Police called over dogs left in cars as temperatures soar

Police have issued a warning to dog owners in the hot weather after receiving calls about people leaving their animals in cars with the windows closed.

By The Newsroom
Sunday, 6th May 2018, 11:29 am
Updated Sunday, 6th May 2018, 1:41 pm
The RSPCA says dogs should never be left alone in parked vehicles.
The RSPCA says dogs should never be left alone in parked vehicles.

Northumbria Police took to Twitter to remind dog owners to make sure pets have fresh air and water if they are in cars.

They say they have already received a number of calls from concerned animal lovers.

The RSPCA is also urging dog owners never to leave their pets unattended in parked cars as tomorrow's Bank Holiday Monday is set to be the hottest on record.

It says it has seen a worrying increase in calls to it’s 24-hour emergency hotline with numbers last year about dogs overheating reaching nearly 8,000.

There were 93 from the Tyne and Wear area and 118 from Durham.

RSPCA dog welfare expert Lisa Hens said: “It’s so dangerous to leave your pet inside any hot environment whether it be a car, a conservatory or even a caravan.

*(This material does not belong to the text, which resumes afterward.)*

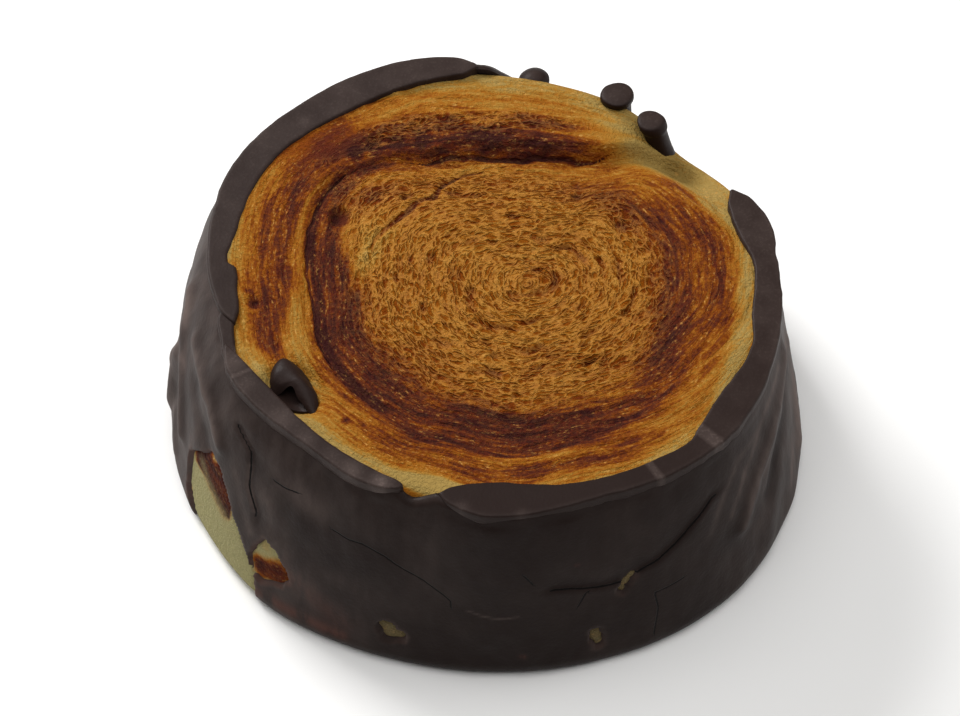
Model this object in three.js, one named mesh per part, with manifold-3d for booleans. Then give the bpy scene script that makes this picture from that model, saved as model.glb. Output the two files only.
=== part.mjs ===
// A rolled, laminated danish whose wall is coated in dark chocolate. The coated pastry set
// face down on a sheet, so the chocolate that ran to the sheet is a rim of flat lips and drips.
// Millimetres, +Z up, origin at the middle of the flat baked base. Angles are in degrees,
// counter-clockwise from +X seen from above.

import * as THREE from 'three';
import { mergeVertices } from 'three/addons/utils/BufferGeometryUtils.js';
import Module from 'manifold-3d';

const { clamp, degToRad, euclideanModulo, lerp, smoothstep } = THREE.MathUtils;
const wasm = await Module();
wasm.setup();

// ---- Driving dimensions ----

const FULL_TURN = 360;
const SEGMENTS = 96;
const WELD = 1e-4;

// The flat tops of the lips and drips lie in one plane.
const LIP_TOP = 33.5;
const LIP_THICKNESS = 2;
const LIP_ROUNDING = 0.3;
const LIP_POINTS_PER_KNOT = 3;
const COAT_THICKNESS = 1.2;
const COAT_FOOT = 0.8;
const FIT_GAP = 0.3;
const WALL_GAP = 0.45;

// The wall leans in from a wide foot to the neck just below the lips.
const NECK_HEIGHT = 31.5;
const LIP_OVERHANG = 0.9;
const COAT_OUTER_RINGS = 13;
const COAT_INNER_RINGS = 6;
const FOOT_ROUND_HEIGHT = 3;
const FOOT_ROUND_INSET = 2;
const SHOULDER_SHARE = 0.38;
const SHOULDER_POWER = 6;

// Radius of the foot, radius of the lips' outer edge, and how far the wall bulges at the
// shoulder, each round the pastry as [degrees, value].
const FOOT_RADIUS = [[0, 48.2], [60, 49], [120, 49.8], [165, 50.4], [195, 50.3], [210, 49.8],
  [231, 50.6], [256, 49.3], [285, 50.1], [313, 50.8], [335, 49.1]];
const LIP_RADIUS = [[4, 42], [12, 42.6], [21, 41.8], [45, 41.3], [75, 42.3], [93, 42.9],
  [112, 44.7], [131, 43.6], [150, 44], [172, 42.3], [189, 41.3], [206, 42.3], [229, 41],
  [246, 42.1], [256, 41.7], [271, 44], [290, 43.1], [304, 44.2], [321, 44.7], [343, 43.1]];
const SHOULDER = [[0, 0], [60, 0.5], [120, 1], [200, 1], [250, 0.5], [300, 0.4], [340, 0.1]];

// The coat's upper edge: up inside the lips, level with the crust between two of them, and
// lower round the back where only the drips reach the top.
const COAT_TOP = [[22, 32.5], [29, 28.5], [40, 26.5], [60, 27], [84, 27.5], [92, 32.5],
  [190, 32.5], [196, 32.1], [201, 32.5], [249, 32.5], [254, 31.4], [260, 32.5]];

// The lips: outer edge, then inner edge, as [degrees, radius].
const LIPS = [
  {
    outer: [[94, 42.5], [98, 43.6], [112, 44.7], [130, 43.5], [150, 44], [167, 42.8], [184, 41.1]],
    inner: [[190, 39.9], [193, 38], [183, 37.5], [178.5, 37.7], [177, 39.2], [168, 38.9],
      [145, 39.9], [126, 38.9], [111, 39.4], [96, 40.2]],
  },
  {
    outer: [[199.5, 41.2], [206, 42.3], [217, 41.8], [229, 41], [246, 42.1]],
    inner: [[251, 41.2], [250, 39.8], [240, 39], [222, 38.2], [214, 38.3], [205, 39.3],
      [200, 40.3]],
  },
  {
    outer: [[260, 42.1], [270, 43.9], [290, 43.1], [304, 44.2], [321, 44.7], [343, 43.1],
      [364, 42], [372, 42.5], [380, 41.4]],
    inner: [[383.5, 39.4], [380, 37.5], [372, 37.2], [362, 38.4], [349, 38.3], [340, 39.6],
      [325, 39.3], [314, 41.4], [302, 40.6], [286, 39.5], [271, 37.8], [264, 38.2]],
  },
];

// The drips: where each flat top lies, its radius, and how far the stem leans outwards and
// round the pastry on its way down.
const DRIPS = [
  { degrees: 81, radius: 41.3, size: 2.3, outwards: 0.8, sideways: 0 },
  { degrees: 62, radius: 40.5, size: 2.8, outwards: 1.2, sideways: 0.4 },
  { degrees: 51, radius: 39.2, size: 2.3, outwards: 1.6, sideways: -2.6 },
];
const DRIP_BOTTOM = 25.5;
const DRIP_SIDES = 16;
const DRIP_WAIST = 0.8;
const DRIP_CAP = 1.6;
const DRIP_FLARE = 1.6;

// The swirled face: its eye, its level, and the levels of its edge below the lips and round
// the open back, where the end of the outermost turn leaves a notch.
const EYE = new THREE.Vector2(5.1, -1.7);
const FACE_LEVEL = 32.4;
const FACE_RINGS = 16;
const WALL_RINGS = 6;
const RIM_ROUNDING = 1.1;
const RIM_LEVEL = [[22, 31.2], [34, 30.2], [40, 28.6], [46, 28.6], [53, 31], [60, 31.2],
  [86, 31.2], [200, 31.2], [300, 31.2]];
const RIM_SHARE = 0.9;
const RIM_BLEND = 0.06;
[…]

"The temperature inside a car can soar to 47°C (117°F) within minutes, even when the outside temperature is just 22°C (72°F) and this can be fatal for a dog.

"Cars heat up very rapidly in hot – or even warm – weather. Air-conditioning can disguise the danger that a dog will face once the engine is turned off.

“We would simply ask dog owners never to leave their pet unattended in a parked or stationary vehicle and, if the weather is warm, to leave them at home where they can access cool, shady parts of the house and lots of water.”

Today is another dry, warm and sunny day with temperatures in the high teens and tomorrow is due to be even hotter.

The Met Office says there will be long spells of sunshine across the North East with a maximum temperature of 26 °C.

You can call the RSPCA’s 24-hour emergency cruelty line on 0300 1234 999 for advice but, if a dog is in danger dial 999.